> [Records supplied]

# # # # #

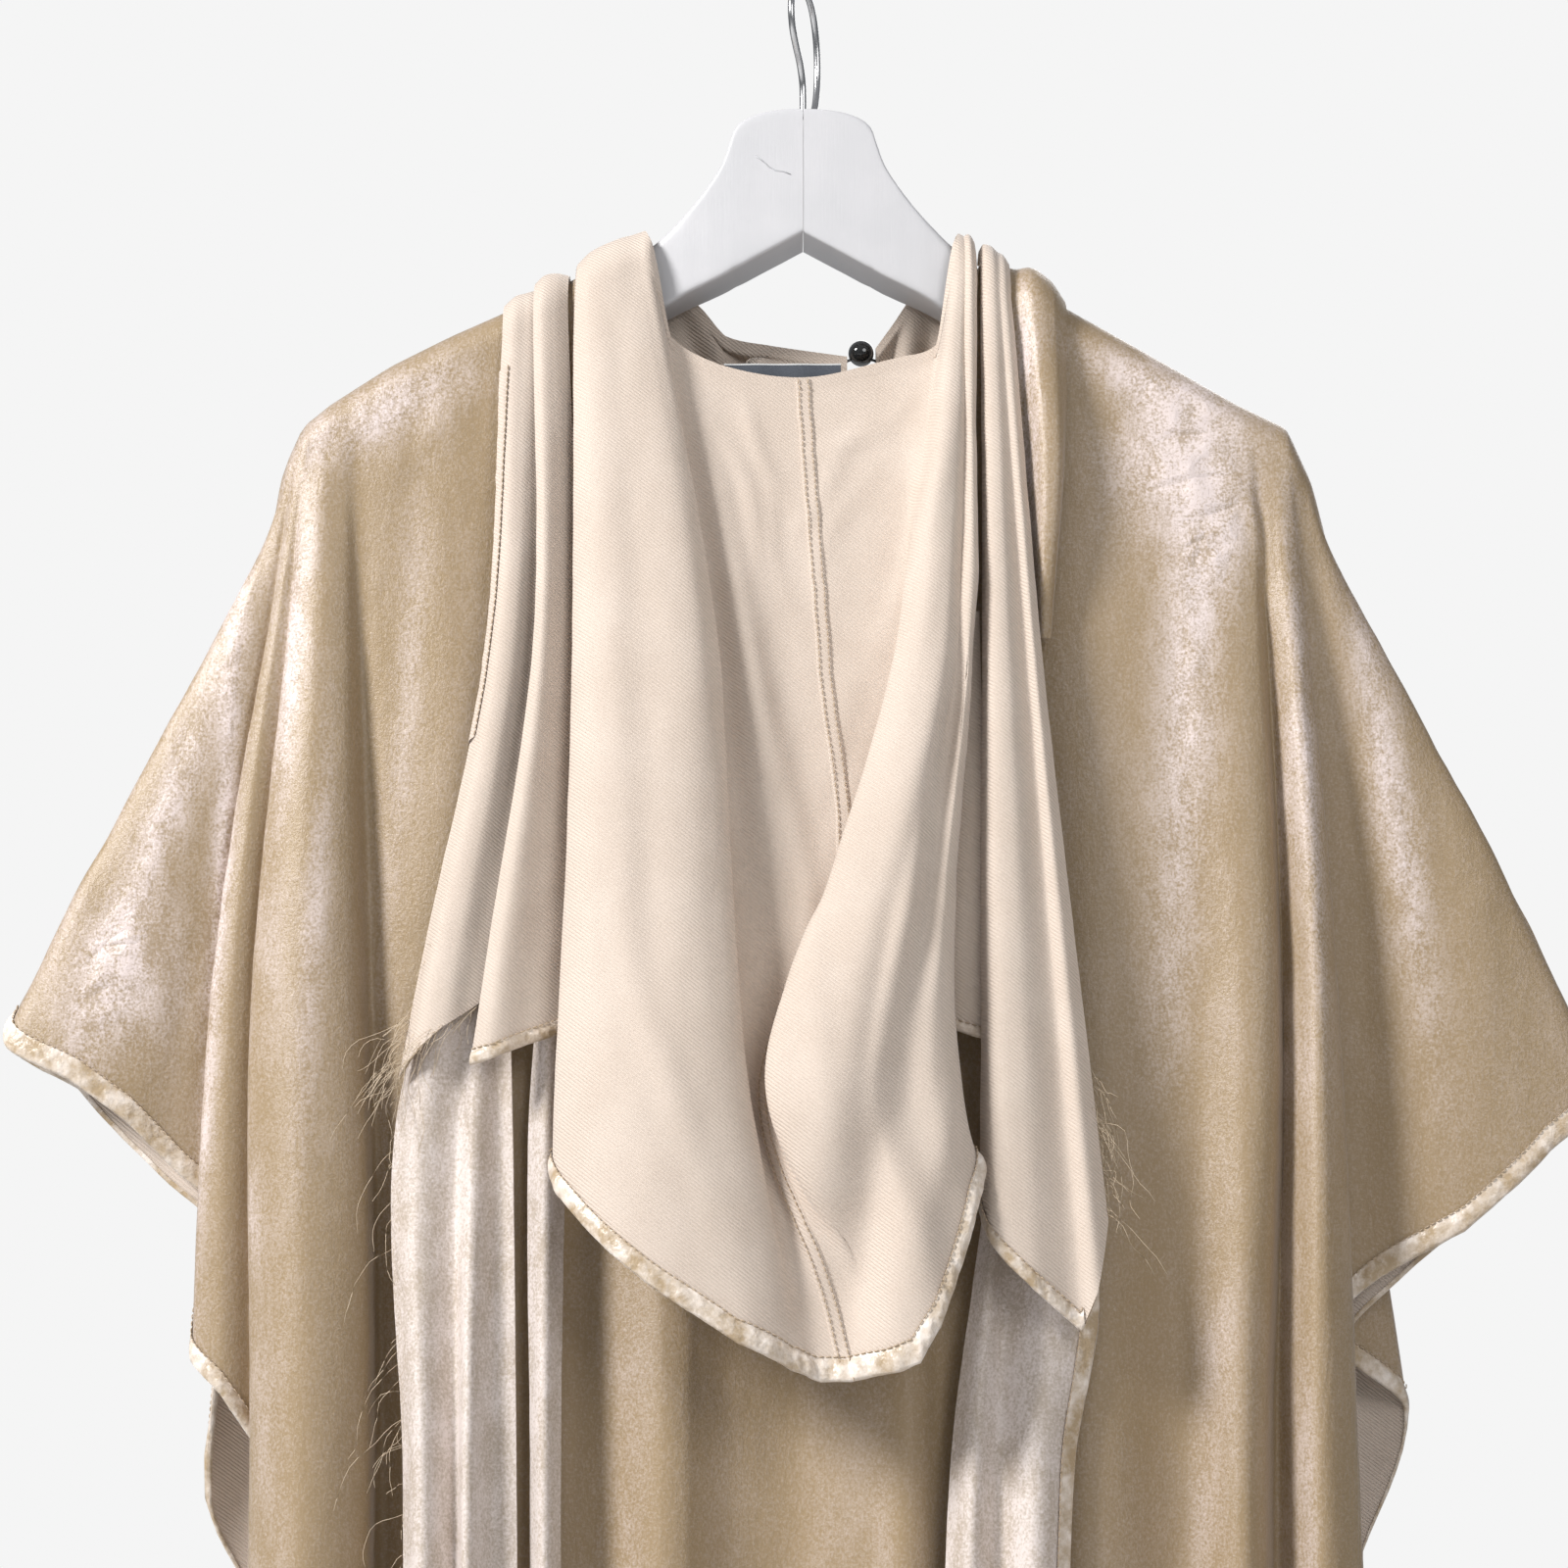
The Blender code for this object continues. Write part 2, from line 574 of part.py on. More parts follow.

# # # # #

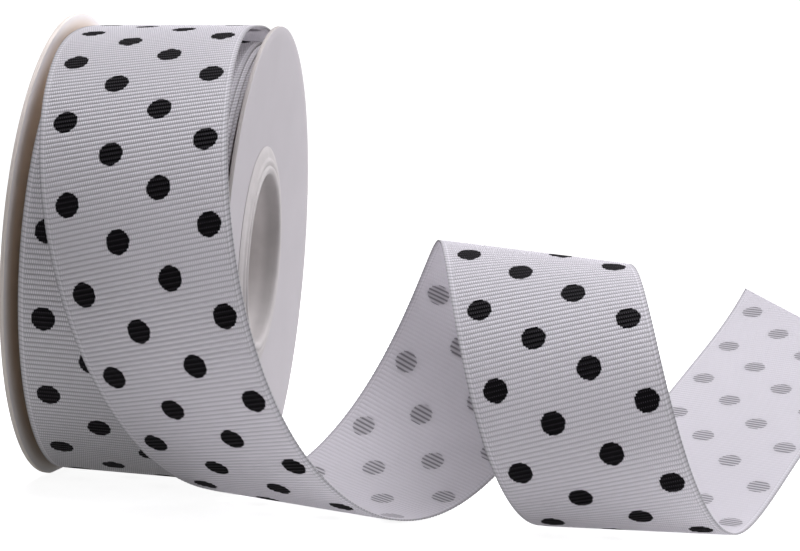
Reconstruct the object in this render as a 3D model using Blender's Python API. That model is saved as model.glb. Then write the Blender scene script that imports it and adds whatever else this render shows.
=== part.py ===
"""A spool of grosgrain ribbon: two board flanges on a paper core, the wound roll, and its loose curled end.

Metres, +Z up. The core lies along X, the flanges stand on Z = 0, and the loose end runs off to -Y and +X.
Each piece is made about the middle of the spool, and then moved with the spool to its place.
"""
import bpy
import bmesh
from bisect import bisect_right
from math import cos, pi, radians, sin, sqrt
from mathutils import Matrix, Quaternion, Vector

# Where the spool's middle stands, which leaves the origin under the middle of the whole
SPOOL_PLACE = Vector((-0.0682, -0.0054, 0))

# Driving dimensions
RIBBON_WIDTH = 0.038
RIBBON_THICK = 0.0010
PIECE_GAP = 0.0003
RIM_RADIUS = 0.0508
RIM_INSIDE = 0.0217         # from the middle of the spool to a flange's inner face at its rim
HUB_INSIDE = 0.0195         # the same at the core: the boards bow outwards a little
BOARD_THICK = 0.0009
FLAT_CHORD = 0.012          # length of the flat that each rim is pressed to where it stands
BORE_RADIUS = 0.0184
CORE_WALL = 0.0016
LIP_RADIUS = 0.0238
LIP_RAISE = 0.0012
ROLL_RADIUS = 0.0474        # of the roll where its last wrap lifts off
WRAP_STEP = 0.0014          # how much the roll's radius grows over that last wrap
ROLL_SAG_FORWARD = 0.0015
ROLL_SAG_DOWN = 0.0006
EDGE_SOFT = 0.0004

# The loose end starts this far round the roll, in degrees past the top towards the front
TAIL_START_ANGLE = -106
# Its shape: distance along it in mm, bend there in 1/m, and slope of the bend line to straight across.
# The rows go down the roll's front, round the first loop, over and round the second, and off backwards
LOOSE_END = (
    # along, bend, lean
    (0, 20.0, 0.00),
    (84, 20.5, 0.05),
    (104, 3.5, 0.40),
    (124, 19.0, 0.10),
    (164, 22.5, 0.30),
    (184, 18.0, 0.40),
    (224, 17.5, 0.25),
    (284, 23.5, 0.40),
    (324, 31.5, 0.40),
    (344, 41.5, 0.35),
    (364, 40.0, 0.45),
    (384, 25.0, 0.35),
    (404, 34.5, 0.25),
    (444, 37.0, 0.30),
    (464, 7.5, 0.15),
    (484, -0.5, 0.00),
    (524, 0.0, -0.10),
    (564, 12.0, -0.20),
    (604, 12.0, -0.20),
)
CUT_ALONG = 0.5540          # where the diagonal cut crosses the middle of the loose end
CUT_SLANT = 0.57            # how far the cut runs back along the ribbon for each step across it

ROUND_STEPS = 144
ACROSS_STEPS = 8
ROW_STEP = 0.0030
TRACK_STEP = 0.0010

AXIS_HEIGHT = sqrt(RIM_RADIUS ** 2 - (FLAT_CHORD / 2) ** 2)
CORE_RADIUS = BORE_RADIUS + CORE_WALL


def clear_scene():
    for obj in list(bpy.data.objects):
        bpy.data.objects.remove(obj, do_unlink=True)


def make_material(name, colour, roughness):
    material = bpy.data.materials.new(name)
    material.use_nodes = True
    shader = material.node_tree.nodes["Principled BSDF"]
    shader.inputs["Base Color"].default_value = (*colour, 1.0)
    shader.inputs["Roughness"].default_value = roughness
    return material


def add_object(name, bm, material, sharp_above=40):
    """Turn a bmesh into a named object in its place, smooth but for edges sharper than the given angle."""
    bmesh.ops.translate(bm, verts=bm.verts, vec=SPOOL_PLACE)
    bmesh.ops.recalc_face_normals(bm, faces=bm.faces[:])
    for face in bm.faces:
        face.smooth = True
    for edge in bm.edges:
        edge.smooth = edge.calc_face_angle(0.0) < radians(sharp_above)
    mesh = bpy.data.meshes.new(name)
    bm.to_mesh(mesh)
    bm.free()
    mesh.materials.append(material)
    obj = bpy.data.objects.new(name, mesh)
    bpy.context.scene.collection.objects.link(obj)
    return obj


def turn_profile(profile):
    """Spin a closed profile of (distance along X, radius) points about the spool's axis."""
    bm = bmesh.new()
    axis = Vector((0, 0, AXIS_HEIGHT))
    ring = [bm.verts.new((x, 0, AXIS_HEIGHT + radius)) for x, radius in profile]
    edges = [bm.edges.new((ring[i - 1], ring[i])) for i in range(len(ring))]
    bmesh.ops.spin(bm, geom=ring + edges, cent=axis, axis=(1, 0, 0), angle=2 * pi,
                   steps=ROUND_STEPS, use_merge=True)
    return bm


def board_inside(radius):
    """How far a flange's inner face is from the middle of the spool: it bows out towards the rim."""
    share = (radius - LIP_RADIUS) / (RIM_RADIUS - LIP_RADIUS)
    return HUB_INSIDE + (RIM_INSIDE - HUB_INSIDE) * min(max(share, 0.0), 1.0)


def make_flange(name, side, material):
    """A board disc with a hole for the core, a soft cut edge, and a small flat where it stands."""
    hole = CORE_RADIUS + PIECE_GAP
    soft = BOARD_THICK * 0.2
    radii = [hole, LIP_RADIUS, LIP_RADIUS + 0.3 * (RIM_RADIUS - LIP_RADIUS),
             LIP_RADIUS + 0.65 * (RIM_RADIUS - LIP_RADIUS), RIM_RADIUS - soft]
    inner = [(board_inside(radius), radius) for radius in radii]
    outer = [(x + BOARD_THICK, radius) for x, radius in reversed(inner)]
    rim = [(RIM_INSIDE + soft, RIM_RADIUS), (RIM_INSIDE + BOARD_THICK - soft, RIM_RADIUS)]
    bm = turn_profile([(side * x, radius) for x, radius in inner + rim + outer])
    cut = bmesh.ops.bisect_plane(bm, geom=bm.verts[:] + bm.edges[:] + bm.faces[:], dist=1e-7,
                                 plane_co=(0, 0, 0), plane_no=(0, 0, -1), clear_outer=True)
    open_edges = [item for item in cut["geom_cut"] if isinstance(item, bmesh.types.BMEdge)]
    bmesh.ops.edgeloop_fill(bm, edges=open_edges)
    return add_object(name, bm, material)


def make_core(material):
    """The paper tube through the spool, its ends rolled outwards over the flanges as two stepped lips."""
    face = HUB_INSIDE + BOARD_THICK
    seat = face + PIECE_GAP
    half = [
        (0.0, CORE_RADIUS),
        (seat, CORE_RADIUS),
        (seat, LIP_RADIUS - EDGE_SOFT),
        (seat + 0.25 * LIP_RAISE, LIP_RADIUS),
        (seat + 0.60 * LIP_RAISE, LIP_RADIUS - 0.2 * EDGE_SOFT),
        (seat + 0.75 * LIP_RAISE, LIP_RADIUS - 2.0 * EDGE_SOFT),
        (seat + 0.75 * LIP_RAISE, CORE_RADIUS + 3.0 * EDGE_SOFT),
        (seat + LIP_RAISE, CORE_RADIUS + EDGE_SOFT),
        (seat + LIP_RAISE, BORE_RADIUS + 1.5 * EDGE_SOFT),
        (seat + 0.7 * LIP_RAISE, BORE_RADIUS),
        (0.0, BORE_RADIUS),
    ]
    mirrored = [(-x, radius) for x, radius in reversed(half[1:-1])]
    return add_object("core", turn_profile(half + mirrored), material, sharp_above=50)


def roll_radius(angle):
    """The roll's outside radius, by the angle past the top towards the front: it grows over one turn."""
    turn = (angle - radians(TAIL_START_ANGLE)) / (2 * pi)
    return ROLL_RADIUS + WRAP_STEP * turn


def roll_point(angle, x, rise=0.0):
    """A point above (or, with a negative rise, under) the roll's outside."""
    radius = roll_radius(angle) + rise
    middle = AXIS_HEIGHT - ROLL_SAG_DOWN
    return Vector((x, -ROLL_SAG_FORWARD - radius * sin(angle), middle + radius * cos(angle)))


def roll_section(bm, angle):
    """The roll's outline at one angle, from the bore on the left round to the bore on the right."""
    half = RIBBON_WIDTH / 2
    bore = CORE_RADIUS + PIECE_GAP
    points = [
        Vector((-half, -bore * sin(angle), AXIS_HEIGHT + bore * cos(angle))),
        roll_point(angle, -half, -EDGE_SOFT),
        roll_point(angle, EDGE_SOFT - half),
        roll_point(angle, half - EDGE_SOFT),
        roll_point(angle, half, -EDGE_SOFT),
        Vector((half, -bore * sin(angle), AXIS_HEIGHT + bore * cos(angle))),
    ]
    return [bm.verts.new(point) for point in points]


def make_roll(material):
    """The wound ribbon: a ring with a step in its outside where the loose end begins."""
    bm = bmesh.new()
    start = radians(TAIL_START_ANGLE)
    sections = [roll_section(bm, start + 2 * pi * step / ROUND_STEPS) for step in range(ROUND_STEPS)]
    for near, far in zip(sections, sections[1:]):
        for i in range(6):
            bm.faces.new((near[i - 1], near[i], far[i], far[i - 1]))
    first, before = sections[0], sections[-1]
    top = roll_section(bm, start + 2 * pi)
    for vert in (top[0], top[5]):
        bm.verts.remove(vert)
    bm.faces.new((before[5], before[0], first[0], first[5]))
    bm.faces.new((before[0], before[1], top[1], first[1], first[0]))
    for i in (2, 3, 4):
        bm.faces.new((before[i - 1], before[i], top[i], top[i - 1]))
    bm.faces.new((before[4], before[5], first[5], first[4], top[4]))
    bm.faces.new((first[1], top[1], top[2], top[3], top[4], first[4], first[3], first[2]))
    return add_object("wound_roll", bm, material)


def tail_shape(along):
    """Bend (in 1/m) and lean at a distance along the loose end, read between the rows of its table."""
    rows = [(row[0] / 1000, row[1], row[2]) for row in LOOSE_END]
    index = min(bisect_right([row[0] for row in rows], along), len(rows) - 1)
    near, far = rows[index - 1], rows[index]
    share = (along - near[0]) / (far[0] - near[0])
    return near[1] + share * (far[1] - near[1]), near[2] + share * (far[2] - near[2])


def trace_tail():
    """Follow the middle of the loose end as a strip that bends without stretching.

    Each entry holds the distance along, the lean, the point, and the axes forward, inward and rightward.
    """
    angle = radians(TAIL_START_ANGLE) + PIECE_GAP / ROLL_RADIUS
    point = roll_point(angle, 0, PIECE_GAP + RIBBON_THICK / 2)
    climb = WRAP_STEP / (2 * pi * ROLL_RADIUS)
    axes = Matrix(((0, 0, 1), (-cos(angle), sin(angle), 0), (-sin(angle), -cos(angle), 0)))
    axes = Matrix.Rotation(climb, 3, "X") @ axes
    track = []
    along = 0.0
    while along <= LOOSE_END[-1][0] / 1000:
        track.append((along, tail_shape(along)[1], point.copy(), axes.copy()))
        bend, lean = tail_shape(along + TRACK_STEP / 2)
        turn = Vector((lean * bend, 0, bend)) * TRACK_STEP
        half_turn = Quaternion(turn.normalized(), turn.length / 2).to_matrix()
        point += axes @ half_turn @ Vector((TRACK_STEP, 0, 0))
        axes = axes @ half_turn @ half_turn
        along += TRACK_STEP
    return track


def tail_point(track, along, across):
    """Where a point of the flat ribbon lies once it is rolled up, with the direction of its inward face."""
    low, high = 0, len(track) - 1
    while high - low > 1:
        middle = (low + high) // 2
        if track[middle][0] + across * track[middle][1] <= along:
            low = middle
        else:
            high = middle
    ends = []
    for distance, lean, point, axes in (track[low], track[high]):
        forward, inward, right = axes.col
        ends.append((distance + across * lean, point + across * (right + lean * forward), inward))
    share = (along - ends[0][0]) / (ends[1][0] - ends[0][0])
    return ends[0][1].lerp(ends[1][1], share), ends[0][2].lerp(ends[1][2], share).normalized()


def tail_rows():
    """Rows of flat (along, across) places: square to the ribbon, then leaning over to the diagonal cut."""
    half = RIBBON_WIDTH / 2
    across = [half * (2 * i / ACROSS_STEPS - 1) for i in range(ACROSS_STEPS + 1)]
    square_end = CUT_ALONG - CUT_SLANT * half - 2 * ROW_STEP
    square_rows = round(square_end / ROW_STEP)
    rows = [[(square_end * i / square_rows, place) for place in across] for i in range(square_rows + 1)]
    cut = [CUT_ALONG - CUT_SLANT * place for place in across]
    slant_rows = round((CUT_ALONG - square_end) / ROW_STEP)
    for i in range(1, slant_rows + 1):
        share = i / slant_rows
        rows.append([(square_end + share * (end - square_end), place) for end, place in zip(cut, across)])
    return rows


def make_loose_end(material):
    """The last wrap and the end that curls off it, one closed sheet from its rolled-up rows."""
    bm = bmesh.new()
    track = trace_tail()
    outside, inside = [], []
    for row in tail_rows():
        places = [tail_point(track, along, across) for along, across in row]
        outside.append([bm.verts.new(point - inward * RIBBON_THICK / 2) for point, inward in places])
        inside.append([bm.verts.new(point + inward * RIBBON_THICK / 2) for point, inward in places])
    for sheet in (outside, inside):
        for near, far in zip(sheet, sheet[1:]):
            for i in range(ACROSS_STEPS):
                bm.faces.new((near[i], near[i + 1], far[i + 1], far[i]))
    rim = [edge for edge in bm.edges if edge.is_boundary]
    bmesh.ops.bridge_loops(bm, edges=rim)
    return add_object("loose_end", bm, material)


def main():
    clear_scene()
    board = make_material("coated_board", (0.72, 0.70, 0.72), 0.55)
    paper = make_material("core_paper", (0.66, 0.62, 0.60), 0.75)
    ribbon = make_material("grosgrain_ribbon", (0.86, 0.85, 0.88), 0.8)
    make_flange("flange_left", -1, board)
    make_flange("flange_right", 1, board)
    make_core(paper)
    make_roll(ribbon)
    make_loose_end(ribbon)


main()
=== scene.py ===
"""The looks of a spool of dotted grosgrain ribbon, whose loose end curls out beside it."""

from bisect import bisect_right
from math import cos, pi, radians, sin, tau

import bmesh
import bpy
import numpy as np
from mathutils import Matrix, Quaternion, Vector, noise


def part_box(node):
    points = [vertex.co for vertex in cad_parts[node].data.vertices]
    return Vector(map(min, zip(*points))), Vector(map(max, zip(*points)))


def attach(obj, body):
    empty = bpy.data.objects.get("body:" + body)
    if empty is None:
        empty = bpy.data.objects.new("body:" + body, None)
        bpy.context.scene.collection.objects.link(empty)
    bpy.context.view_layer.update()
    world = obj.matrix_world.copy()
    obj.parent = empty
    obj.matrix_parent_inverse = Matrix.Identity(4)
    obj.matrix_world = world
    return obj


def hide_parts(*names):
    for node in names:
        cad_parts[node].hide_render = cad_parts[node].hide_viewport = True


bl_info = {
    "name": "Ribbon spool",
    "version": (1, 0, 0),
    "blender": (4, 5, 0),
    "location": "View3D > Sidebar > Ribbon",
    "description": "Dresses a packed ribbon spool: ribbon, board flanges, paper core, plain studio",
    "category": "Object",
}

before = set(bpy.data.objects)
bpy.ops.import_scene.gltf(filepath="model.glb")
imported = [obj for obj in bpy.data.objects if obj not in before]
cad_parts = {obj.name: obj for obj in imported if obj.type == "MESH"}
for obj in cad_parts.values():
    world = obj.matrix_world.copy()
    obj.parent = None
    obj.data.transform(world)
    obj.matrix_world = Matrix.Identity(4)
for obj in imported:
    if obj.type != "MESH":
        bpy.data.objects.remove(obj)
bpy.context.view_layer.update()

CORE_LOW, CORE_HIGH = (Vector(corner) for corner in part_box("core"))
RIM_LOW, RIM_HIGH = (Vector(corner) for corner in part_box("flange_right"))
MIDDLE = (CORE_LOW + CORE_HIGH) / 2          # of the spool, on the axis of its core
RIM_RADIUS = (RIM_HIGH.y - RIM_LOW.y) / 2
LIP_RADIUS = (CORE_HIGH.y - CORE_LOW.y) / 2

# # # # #

> [Exercise prompt] Copy each line of the data above that holds "names".

> [Solved problem]
def hide_parts(*names):
    for node in names:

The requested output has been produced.